● DATA
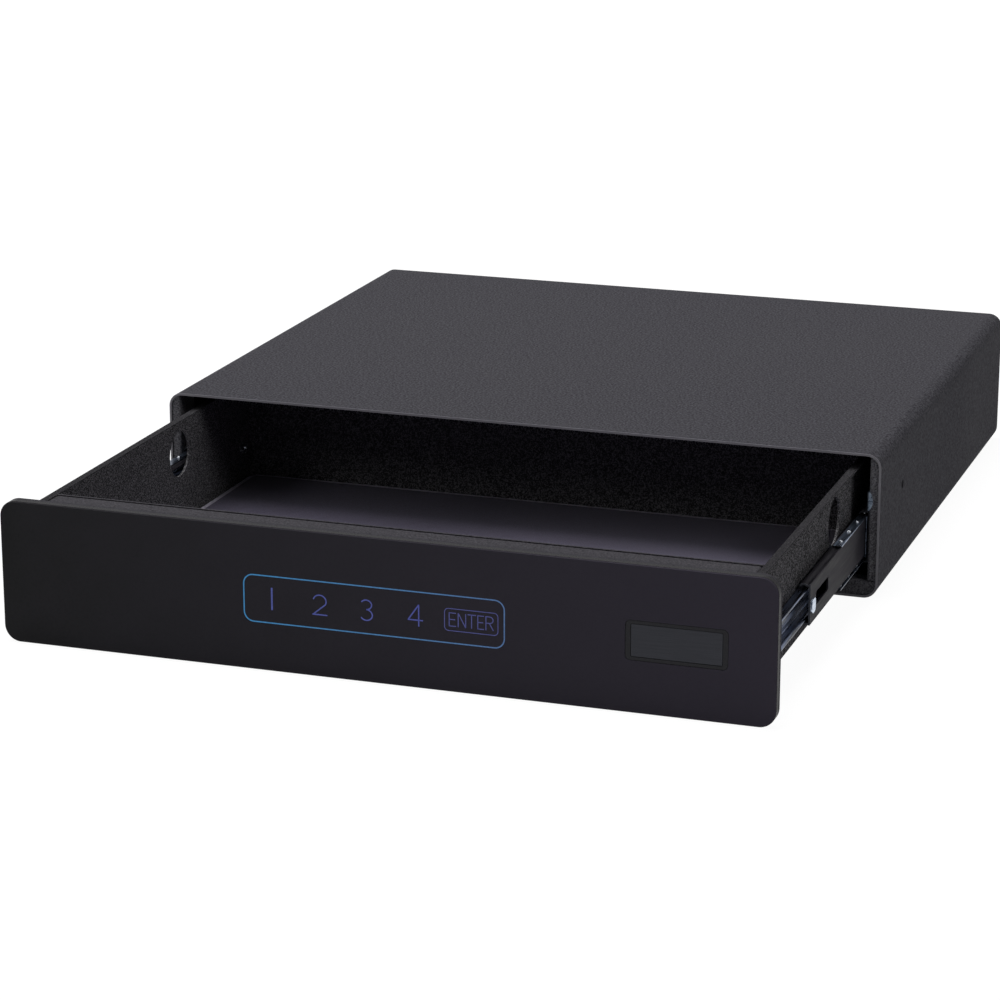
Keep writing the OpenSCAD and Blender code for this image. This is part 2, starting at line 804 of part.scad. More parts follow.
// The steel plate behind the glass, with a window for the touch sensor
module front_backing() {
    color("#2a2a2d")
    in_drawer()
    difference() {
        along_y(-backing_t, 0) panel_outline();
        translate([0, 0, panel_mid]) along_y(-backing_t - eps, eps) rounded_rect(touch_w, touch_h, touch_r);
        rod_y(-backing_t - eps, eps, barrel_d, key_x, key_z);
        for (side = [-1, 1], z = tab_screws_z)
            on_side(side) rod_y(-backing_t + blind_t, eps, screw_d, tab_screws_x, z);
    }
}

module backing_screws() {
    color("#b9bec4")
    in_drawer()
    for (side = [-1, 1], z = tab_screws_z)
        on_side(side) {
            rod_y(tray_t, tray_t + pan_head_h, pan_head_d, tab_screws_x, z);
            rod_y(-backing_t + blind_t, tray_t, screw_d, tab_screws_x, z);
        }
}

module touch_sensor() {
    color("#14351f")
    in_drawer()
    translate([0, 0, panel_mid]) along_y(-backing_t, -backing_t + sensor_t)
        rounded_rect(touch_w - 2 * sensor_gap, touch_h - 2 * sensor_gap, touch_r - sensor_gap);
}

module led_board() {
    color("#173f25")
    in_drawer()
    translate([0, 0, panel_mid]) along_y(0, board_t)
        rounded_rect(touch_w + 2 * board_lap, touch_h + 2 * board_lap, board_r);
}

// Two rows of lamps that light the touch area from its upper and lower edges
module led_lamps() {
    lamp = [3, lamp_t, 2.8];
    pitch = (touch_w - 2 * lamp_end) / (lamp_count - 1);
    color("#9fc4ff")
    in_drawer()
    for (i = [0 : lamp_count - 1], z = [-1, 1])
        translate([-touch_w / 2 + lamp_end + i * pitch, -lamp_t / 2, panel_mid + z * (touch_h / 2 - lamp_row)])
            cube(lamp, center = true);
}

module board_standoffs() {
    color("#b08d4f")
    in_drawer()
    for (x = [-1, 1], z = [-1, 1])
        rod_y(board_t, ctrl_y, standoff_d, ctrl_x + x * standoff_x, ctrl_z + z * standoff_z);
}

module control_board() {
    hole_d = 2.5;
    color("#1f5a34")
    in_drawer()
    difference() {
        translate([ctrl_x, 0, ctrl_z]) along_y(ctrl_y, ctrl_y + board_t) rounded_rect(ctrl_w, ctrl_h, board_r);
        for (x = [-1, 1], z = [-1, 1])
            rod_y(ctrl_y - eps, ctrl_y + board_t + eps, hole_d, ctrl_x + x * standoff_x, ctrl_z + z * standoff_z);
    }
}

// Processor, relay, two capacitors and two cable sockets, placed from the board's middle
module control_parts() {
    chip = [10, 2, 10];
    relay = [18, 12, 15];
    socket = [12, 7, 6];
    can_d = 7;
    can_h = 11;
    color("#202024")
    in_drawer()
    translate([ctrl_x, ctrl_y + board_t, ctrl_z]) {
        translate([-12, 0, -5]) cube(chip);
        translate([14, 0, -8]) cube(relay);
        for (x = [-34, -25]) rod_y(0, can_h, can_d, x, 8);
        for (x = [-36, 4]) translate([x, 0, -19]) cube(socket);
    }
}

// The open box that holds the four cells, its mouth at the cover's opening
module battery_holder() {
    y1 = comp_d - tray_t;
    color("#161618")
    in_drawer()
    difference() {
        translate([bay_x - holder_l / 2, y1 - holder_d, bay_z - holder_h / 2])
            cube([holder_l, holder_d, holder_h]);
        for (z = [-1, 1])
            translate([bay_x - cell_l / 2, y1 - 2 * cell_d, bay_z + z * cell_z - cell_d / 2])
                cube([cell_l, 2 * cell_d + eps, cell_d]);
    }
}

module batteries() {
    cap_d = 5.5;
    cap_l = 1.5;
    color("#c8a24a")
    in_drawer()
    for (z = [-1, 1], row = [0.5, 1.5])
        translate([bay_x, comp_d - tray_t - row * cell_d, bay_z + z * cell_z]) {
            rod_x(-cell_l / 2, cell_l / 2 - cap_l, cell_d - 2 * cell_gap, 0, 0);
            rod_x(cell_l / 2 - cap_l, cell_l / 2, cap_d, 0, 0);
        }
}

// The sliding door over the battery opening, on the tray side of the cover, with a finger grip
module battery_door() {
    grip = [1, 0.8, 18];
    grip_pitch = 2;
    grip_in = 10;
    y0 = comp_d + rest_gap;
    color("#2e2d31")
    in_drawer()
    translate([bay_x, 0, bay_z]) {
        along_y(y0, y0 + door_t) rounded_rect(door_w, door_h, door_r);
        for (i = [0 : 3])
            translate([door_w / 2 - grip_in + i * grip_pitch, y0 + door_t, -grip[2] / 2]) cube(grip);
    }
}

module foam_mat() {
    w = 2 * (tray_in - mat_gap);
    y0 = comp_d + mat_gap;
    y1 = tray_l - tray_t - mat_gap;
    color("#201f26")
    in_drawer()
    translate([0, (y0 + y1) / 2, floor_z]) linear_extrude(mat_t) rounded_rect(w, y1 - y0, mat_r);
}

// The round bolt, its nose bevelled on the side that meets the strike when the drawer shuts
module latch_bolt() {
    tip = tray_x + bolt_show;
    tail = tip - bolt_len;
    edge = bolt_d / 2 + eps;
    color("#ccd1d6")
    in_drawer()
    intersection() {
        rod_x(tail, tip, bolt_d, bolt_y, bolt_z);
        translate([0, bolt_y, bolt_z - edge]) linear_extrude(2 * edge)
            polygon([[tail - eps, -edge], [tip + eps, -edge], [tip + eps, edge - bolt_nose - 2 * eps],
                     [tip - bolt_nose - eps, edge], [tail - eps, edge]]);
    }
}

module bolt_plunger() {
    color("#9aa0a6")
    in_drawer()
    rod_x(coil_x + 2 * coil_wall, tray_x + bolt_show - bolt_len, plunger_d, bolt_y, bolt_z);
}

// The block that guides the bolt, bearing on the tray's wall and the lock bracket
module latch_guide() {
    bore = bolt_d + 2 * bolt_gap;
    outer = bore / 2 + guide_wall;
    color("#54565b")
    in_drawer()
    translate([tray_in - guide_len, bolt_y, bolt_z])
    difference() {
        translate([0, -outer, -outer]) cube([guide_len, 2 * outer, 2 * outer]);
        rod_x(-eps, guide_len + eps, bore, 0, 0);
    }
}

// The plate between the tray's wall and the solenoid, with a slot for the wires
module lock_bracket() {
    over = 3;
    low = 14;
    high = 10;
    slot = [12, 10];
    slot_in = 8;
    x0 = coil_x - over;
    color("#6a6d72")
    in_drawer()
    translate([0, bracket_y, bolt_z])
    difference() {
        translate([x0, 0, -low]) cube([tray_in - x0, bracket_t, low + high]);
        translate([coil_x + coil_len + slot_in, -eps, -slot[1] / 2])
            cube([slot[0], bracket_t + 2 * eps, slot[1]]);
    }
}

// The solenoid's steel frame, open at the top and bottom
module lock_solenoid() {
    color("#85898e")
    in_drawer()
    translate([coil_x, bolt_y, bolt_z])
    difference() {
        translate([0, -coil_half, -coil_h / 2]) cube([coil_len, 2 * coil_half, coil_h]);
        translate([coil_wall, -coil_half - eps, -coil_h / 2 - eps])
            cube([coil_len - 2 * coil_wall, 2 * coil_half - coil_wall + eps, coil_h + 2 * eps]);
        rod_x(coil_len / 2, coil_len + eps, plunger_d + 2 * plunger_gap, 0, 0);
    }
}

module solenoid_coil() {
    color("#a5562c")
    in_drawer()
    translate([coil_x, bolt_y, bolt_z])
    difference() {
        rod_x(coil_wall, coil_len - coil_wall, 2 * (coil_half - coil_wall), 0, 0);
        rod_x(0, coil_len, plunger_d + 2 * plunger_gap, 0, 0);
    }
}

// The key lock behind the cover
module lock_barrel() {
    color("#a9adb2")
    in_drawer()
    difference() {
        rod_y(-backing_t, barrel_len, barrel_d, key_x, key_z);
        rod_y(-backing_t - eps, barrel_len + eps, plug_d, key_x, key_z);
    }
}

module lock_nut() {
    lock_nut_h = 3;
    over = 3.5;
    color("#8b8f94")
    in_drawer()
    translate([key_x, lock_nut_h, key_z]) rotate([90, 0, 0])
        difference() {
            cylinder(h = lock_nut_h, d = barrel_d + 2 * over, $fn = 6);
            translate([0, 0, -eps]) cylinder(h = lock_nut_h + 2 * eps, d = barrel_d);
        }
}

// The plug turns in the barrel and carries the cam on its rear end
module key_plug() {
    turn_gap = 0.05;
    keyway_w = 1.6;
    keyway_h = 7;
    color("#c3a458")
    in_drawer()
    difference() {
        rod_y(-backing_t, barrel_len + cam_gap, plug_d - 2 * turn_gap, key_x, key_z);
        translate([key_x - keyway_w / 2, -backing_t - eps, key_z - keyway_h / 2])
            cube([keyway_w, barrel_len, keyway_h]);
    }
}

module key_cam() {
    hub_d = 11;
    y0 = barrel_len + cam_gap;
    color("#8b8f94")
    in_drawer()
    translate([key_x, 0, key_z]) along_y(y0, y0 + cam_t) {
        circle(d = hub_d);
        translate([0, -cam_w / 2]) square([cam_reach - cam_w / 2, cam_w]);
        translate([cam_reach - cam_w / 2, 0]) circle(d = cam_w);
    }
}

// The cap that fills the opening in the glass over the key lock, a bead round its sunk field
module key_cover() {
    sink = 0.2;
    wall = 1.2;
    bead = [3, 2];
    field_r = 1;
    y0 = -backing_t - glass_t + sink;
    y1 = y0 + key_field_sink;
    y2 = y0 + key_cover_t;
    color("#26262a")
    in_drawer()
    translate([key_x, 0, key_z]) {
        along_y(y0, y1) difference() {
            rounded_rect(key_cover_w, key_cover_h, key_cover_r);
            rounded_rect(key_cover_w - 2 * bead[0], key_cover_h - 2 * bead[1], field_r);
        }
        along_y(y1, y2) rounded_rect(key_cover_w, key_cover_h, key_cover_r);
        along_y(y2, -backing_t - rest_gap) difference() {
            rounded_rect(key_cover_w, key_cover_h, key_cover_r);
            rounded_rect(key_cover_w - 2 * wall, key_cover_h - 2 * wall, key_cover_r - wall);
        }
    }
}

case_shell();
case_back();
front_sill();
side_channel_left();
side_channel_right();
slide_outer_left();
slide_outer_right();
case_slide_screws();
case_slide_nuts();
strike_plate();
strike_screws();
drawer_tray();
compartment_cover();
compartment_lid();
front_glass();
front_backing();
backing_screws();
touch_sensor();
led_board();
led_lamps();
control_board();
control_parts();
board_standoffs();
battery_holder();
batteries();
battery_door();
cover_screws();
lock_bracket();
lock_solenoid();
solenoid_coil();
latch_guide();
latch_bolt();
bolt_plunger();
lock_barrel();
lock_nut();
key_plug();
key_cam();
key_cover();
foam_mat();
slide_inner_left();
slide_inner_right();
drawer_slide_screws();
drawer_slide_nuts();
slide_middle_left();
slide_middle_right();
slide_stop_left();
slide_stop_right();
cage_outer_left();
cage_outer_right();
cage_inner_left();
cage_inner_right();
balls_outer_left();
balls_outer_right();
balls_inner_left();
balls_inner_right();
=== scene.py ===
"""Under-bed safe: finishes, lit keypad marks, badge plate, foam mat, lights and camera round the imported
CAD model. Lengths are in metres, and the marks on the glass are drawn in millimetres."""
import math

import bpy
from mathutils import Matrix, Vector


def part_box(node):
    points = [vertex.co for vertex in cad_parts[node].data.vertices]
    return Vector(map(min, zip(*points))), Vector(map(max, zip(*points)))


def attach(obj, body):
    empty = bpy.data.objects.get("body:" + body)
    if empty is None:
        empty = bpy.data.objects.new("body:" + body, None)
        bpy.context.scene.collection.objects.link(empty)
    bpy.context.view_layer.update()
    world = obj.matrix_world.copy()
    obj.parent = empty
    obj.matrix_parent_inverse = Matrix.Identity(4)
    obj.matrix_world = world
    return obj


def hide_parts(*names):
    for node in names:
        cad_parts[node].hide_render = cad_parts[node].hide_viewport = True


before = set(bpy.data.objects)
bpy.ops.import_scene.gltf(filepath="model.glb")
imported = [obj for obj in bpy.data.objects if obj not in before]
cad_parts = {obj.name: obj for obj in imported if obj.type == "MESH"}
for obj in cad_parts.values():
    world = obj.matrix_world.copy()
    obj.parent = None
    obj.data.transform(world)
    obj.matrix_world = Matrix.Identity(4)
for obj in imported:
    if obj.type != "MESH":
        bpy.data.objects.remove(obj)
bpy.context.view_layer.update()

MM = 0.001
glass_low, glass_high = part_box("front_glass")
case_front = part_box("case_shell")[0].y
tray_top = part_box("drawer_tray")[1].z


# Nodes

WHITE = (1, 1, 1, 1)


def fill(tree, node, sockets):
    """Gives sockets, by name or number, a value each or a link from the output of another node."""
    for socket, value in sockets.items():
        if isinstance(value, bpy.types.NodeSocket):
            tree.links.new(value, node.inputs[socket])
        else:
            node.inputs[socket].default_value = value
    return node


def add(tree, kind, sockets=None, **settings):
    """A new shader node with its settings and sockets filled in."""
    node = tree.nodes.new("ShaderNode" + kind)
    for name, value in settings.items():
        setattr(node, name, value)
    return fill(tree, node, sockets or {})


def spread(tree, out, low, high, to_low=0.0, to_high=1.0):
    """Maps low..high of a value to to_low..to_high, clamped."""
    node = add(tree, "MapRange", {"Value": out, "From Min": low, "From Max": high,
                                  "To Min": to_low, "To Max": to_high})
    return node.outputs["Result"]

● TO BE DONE
From the listing above, copy every line that includes the word "MESH".

● REPLY TO THE EXERCISE
cad_parts = {obj.name: obj for obj in imported if obj.type == "MESH"}
    if obj.type != "MESH":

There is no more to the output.